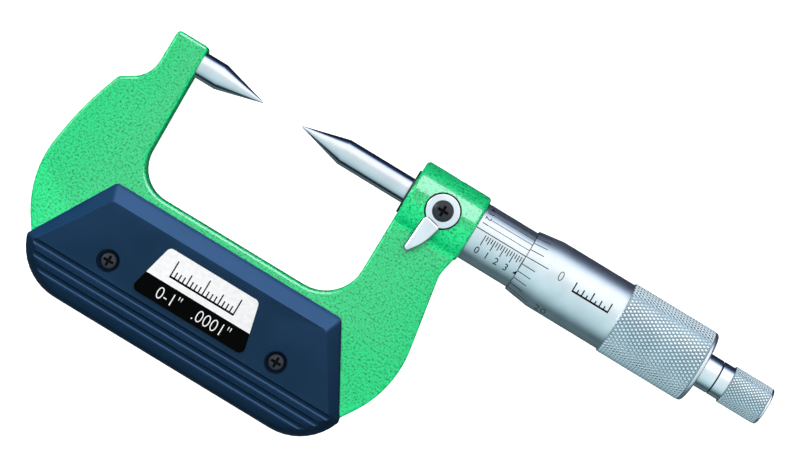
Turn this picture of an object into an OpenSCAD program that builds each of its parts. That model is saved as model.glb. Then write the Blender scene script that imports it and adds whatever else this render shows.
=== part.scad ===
// Outside micrometer with pointed faces, 0 to 25.4 mm, friction stop and lever lock.
// The origin is the tip of the anvil. X runs along the measuring axis from anvil to
// thimble, Y points from the bow of the frame to the axis and Z out of the front face.

/* [Measuring] */
// Gap between the two points as drawn
reading = 10.16; // [0:0.254:25.4]
// Longest gap that can be measured
measuring_range = 25.4; // [20:0.2:25.4]
// Advance of the spindle in one turn
pitch = 0.635; // [0.5:0.005:0.7]
// Diameter of the spindle and of the anvil
spindle_d = 6.35; // [6:0.05:6.5]
// Full angle of the measuring points
point_angle = 30; // [28:1:45]
// Radius of the rounded tip of each point
tip_r = 0.3; // [0.2:0.05:0.5]

/* [Frame] */
// Thickness of the frame
frame_t = 8; // [7.8:0.1:9]
// Distance from the anvil tip back to the throat wall that holds the anvil
anvil_reach = 16.9; // [16:0.1:18]
// Distance from the anvil tip to the throat wall that holds the sleeve
sleeve_reach = 39.2; // [38.8:0.1:39.6]
// Depth of the throat below the measuring axis
throat_depth = 31; // [28:0.5:31]
// Radius of the two inner corners of the throat
throat_r = 8.4; // [5:0.2:12]
// Diameter of the boss round the spindle
boss_d = 16.8; // [16.6:0.1:17.4]
// Length of the boss round the spindle
boss_l = 17.05; // [17:0.01:17.1]

/* [Grips] */
// Distance from the mid plane to the outer face of each grip
grip_z = 7.6; // [7.4:0.1:8.2]
// Width of the grips along their top edge
grip_top_w = 59.6; // [58:0.2:60]
// Depth of the grooves in the lower part of the grips
groove_depth = 0.5; // [0.3:0.05:0.6]
// Distance between neighbouring grooves
groove_pitch = 2.5; // [2.3:0.1:2.5]

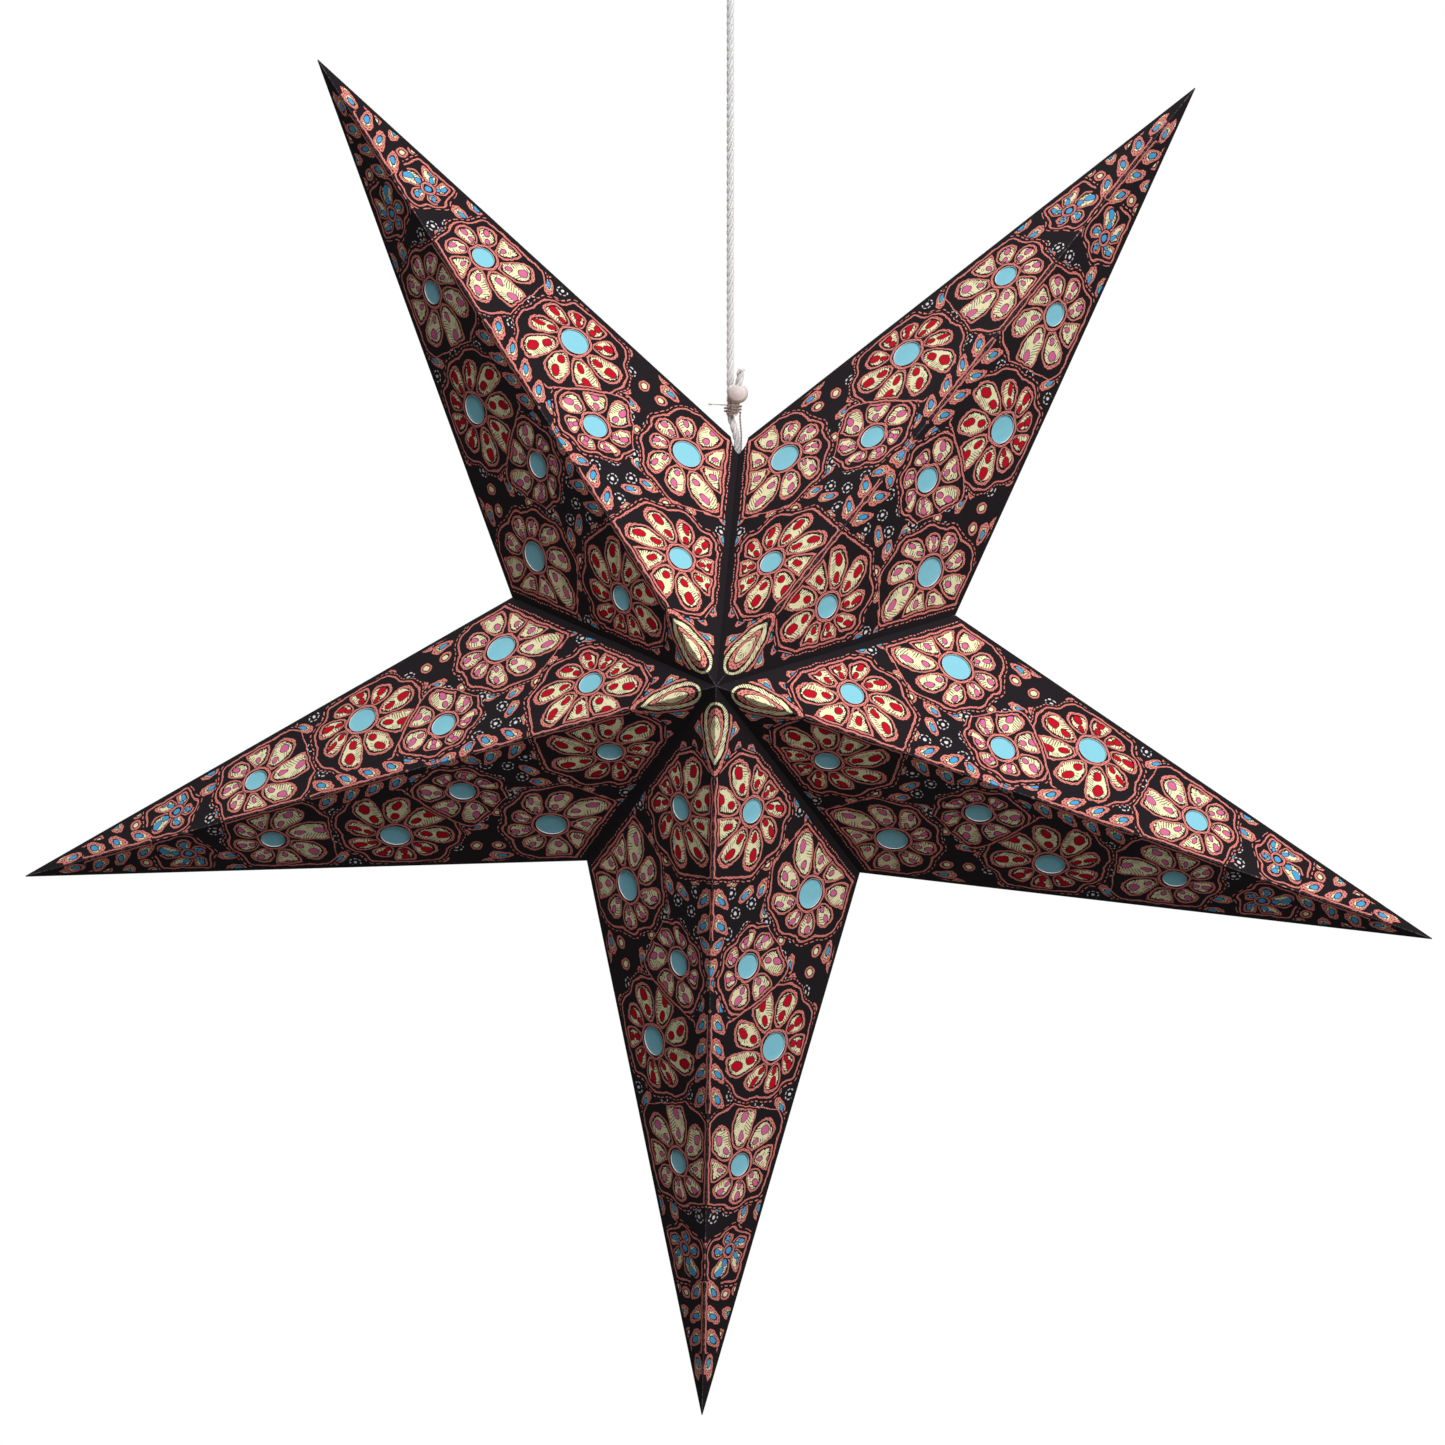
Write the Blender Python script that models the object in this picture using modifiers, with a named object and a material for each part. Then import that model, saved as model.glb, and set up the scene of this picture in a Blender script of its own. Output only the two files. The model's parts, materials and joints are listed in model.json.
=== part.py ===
"""A paper star lantern: five hollow folded arms, closed at a tied seam and hung on a twisted cord.

Metres, +Z up. The origin is the top of the hanging loop, where a hook carries it. The front faces -Y.
"""

import math

import bmesh
import bpy
from mathutils import Matrix, Vector

# Star: five arms around a front-to-back axis
ARM_NAMES = ("upper_left", "upper_right", "lower_right", "bottom", "lower_left")
TIP_RADIUS = 0.3154  # centre to the tip of an arm, 0.6 m across the two side tips
NOTCH_RADIUS = 0.0988  # centre to the notch between two arms
APEX_DEPTH = 0.085  # mid plane to the front or back apex
CANT = math.radians(2.2)  # how far the whole star hangs turned clockwise
CENTRE_DROP = 0.3355  # top of the hanging loop down to the star's centre

# Paper
PAPER = 0.0004
TISSUE = 0.0002
GAP = 0.0003  # between neighbouring faces
FOLD_CLEAR = GAP / 2  # each panel's distance to its crease or glue line
TIP_BLUNT = 0.0025  # how far short of the sharp corner a tip ends
FLAP_WIDTH = 0.012
FLAP_START = 0.008  # distance from the centre axis to a flap's inner end
FLAP_END = 0.001  # distance from the mid plane to a flap's outer end
LINER_TIP = 0.012  # length of the narrow tip that the tissue leaves free

# Round windows of a panel: distance along the ridge from the apex, distance from the ridge, radius
WINDOWS = (
    (0.0580, 0.0215, 0.0060),
    (0.1020, 0.0560, 0.0074),
    (0.1260, 0.0210, 0.0066),
    (0.1660, 0.0370, 0.0070),
    (0.2150, 0.0190, 0.0055),
)
WINDOW_SIDES = 14
CUT_OVERRUN = 0.004  # how far every cutter runs past the paper
WELD = 0.00001

# Seam at the top notch
CORD_HOLE = 0.0036  # radius of the opening that the cord goes in by
LACE_HOLE = 0.0024  # radius of the holes in the seam flaps
LACE_ALONG = 0.022  # notch to a lacing hole, along the valley edge
LACE_DEEP = 0.0065  # valley edge to a lacing hole

# Cord, twine and bead
CORD = 0.0032  # diameter
TWINE = 0.0008
BEAD_RADIUS = 0.0044
BEAD_BORE = 0.0019  # radius
BEAD_TRAVEL = 0.005  # how far it slides up the short cord end
BINDING_RISE = 0.0147  # notch up to the middle of the binding
BINDING_HEIGHT = NOTCH_RADIUS + BINDING_RISE  # star's centre up to the middle of the binding
BINDING_TURNS = 2.25
BINDING_PITCH = 0.00125
TURN_POINTS = 24
LOOSE_END = 0.0105  # length of twine that sticks out of the binding
END_LEAN = math.radians(17.4)  # lean of the short cord end, away from the cord
END_TURN = math.radians(-58)  # its heading, seen from above
END_TAIL = BEAD_TRAVEL + 0.0012  # length above the bead
END_FOOT = 0.0006  # length below the binding
STOPPER_KNOT = 0.004  # radius
TWINE_KNOT = 0.0012
LOOP_KNOT = Vector((0.0052, 0.0046, 0.0042))  # half sizes
LOOP_HEIGHT = 0.0290  # top of the knot to the top of the loop
LOOP_WIDTH = 0.0160
CORD_STEP = 2.4 * CORD
TWINE_STEP = 2.0 * TWINE

# Colours (linear) and roughness
PRINTED_PAPER = (0.030, 0.014, 0.014)
FLAP_PAPER = (0.010, 0.009, 0.010)
BLUE_TISSUE = (0.090, 0.380, 0.540)
COTTON = (0.780, 0.760, 0.740)
BROWN_TWINE = (0.190, 0.130, 0.110)
BEAD_WOOD = (0.680, 0.600, 0.560)
PAPER_ROUGH, FABRIC_ROUGH, BEAD_ROUGH = 0.85, 0.9, 0.6

HALF_SECTOR = math.pi / len(ARM_NAMES)
CENTRE = Vector((0, 0, -CENTRE_DROP))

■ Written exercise
Give the data again, exactly as it stands.

■ Complete response
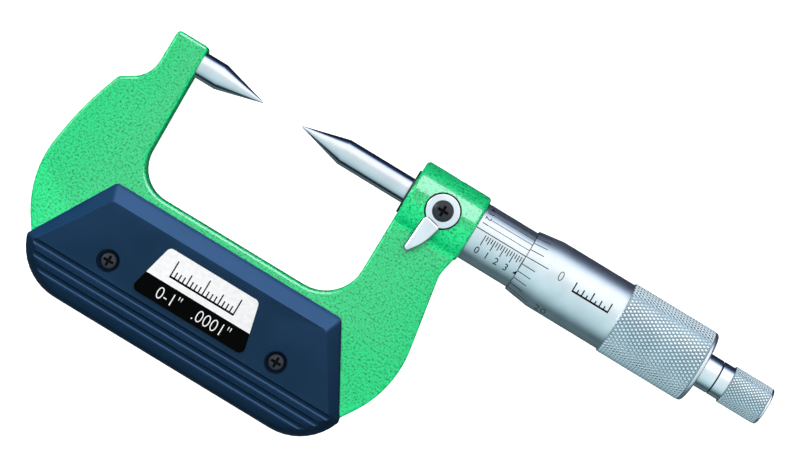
Turn this picture of an object into an OpenSCAD program that builds each of its parts. That model is saved as model.glb. Then write the Blender scene script that imports it and adds whatever else this render shows.
=== part.scad ===
// Outside micrometer with pointed faces, 0 to 25.4 mm, friction stop and lever lock.
// The origin is the tip of the anvil. X runs along the measuring axis from anvil to
// thimble, Y points from the bow of the frame to the axis and Z out of the front face.

/* [Measuring] */
// Gap between the two points as drawn
reading = 10.16; // [0:0.254:25.4]
// Longest gap that can be measured
measuring_range = 25.4; // [20:0.2:25.4]
// Advance of the spindle in one turn
pitch = 0.635; // [0.5:0.005:0.7]
// Diameter of the spindle and of the anvil
spindle_d = 6.35; // [6:0.05:6.5]
// Full angle of the measuring points
point_angle = 30; // [28:1:45]
// Radius of the rounded tip of each point
tip_r = 0.3; // [0.2:0.05:0.5]

/* [Frame] */
// Thickness of the frame
frame_t = 8; // [7.8:0.1:9]
// Distance from the anvil tip back to the throat wall that holds the anvil
anvil_reach = 16.9; // [16:0.1:18]
// Distance from the anvil tip to the throat wall that holds the sleeve
sleeve_reach = 39.2; // [38.8:0.1:39.6]
// Depth of the throat below the measuring axis
throat_depth = 31; // [28:0.5:31]
// Radius of the two inner corners of the throat
throat_r = 8.4; // [5:0.2:12]
// Diameter of the boss round the spindle
boss_d = 16.8; // [16.6:0.1:17.4]
// Length of the boss round the spindle
boss_l = 17.05; // [17:0.01:17.1]

/* [Grips] */
// Distance from the mid plane to the outer face of each grip
grip_z = 7.6; // [7.4:0.1:8.2]
// Width of the grips along their top edge
grip_top_w = 59.6; // [58:0.2:60]
// Depth of the grooves in the lower part of the grips
groove_depth = 0.5; // [0.3:0.05:0.6]
// Distance between neighbouring grooves
groove_pitch = 2.5; // [2.3:0.1:2.5]

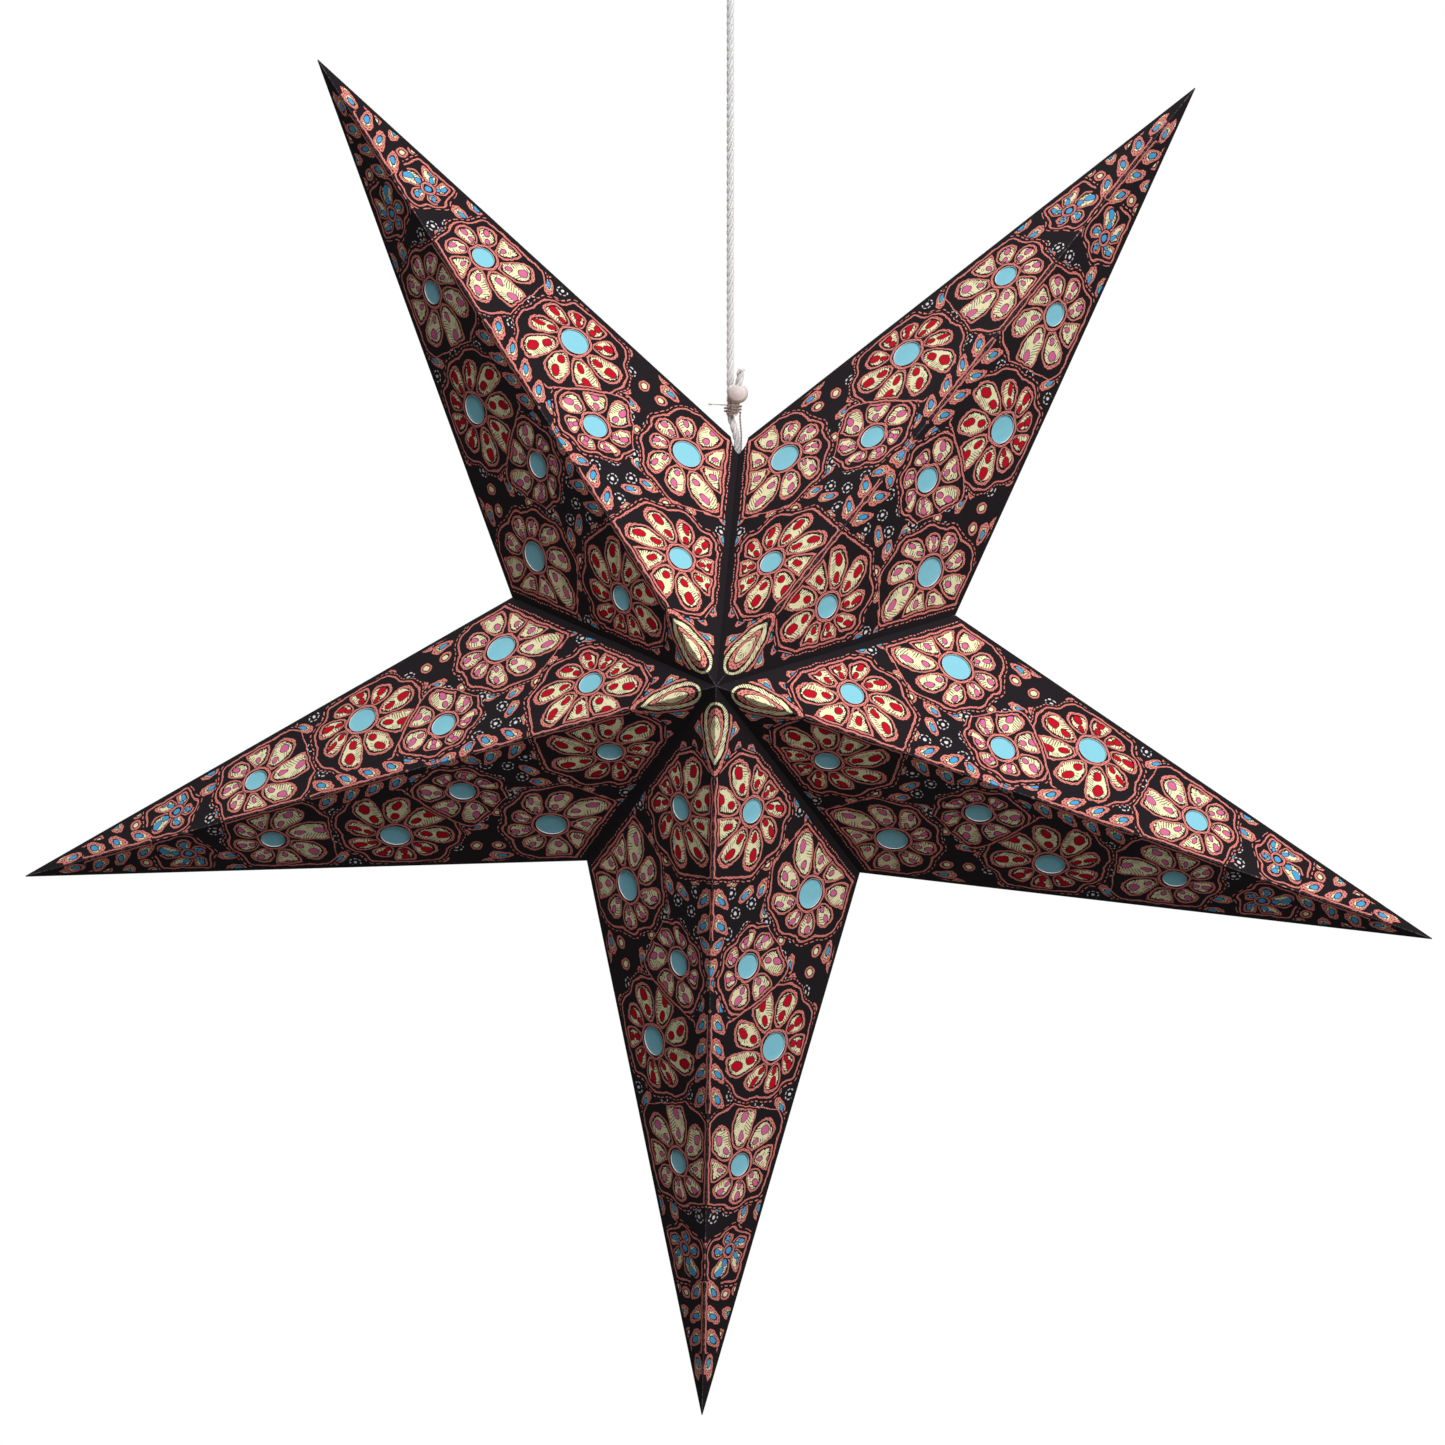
Write the Blender Python script that models the object in this picture using modifiers, with a named object and a material for each part. Then import that model, saved as model.glb, and set up the scene of this picture in a Blender script of its own. Output only the two files. The model's parts, materials and joints are listed in model.json.
=== part.py ===
"""A paper star lantern: five hollow folded arms, closed at a tied seam and hung on a twisted cord.

Metres, +Z up. The origin is the top of the hanging loop, where a hook carries it. The front faces -Y.
"""

import math

import bmesh
import bpy
from mathutils import Matrix, Vector

# Star: five arms around a front-to-back axis
ARM_NAMES = ("upper_left", "upper_right", "lower_right", "bottom", "lower_left")
TIP_RADIUS = 0.3154  # centre to the tip of an arm, 0.6 m across the two side tips
NOTCH_RADIUS = 0.0988  # centre to the notch between two arms
APEX_DEPTH = 0.085  # mid plane to the front or back apex
CANT = math.radians(2.2)  # how far the whole star hangs turned clockwise
CENTRE_DROP = 0.3355  # top of the hanging loop down to the star's centre

# Paper
PAPER = 0.0004
TISSUE = 0.0002
GAP = 0.0003  # between neighbouring faces
FOLD_CLEAR = GAP / 2  # each panel's distance to its crease or glue line
TIP_BLUNT = 0.0025  # how far short of the sharp corner a tip ends
FLAP_WIDTH = 0.012
FLAP_START = 0.008  # distance from the centre axis to a flap's inner end
FLAP_END = 0.001  # distance from the mid plane to a flap's outer end
LINER_TIP = 0.012  # length of the narrow tip that the tissue leaves free

# Round windows of a panel: distance along the ridge from the apex, distance from the ridge, radius
WINDOWS = (
    (0.0580, 0.0215, 0.0060),
    (0.1020, 0.0560, 0.0074),
    (0.1260, 0.0210, 0.0066),
    (0.1660, 0.0370, 0.0070),
    (0.2150, 0.0190, 0.0055),
)
WINDOW_SIDES = 14
CUT_OVERRUN = 0.004  # how far every cutter runs past the paper
WELD = 0.00001

# Seam at the top notch
CORD_HOLE = 0.0036  # radius of the opening that the cord goes in by
LACE_HOLE = 0.0024  # radius of the holes in the seam flaps
LACE_ALONG = 0.022  # notch to a lacing hole, along the valley edge
LACE_DEEP = 0.0065  # valley edge to a lacing hole

# Cord, twine and bead
CORD = 0.0032  # diameter
TWINE = 0.0008
BEAD_RADIUS = 0.0044
BEAD_BORE = 0.0019  # radius
BEAD_TRAVEL = 0.005  # how far it slides up the short cord end
BINDING_RISE = 0.0147  # notch up to the middle of the binding
BINDING_HEIGHT = NOTCH_RADIUS + BINDING_RISE  # star's centre up to the middle of the binding
BINDING_TURNS = 2.25
BINDING_PITCH = 0.00125
TURN_POINTS = 24
LOOSE_END = 0.0105  # length of twine that sticks out of the binding
END_LEAN = math.radians(17.4)  # lean of the short cord end, away from the cord
END_TURN = math.radians(-58)  # its heading, seen from above
END_TAIL = BEAD_TRAVEL + 0.0012  # length above the bead
END_FOOT = 0.0006  # length below the binding
STOPPER_KNOT = 0.004  # radius
TWINE_KNOT = 0.0012
LOOP_KNOT = Vector((0.0052, 0.0046, 0.0042))  # half sizes
LOOP_HEIGHT = 0.0290  # top of the knot to the top of the loop
LOOP_WIDTH = 0.0160
CORD_STEP = 2.4 * CORD
TWINE_STEP = 2.0 * TWINE

# Colours (linear) and roughness
PRINTED_PAPER = (0.030, 0.014, 0.014)
FLAP_PAPER = (0.010, 0.009, 0.010)
BLUE_TISSUE = (0.090, 0.380, 0.540)
COTTON = (0.780, 0.760, 0.740)
BROWN_TWINE = (0.190, 0.130, 0.110)
BEAD_WOOD = (0.680, 0.600, 0.560)
PAPER_ROUGH, FABRIC_ROUGH, BEAD_ROUGH = 0.85, 0.9, 0.6

HALF_SECTOR = math.pi / len(ARM_NAMES)
CENTRE = Vector((0, 0, -CENTRE_DROP))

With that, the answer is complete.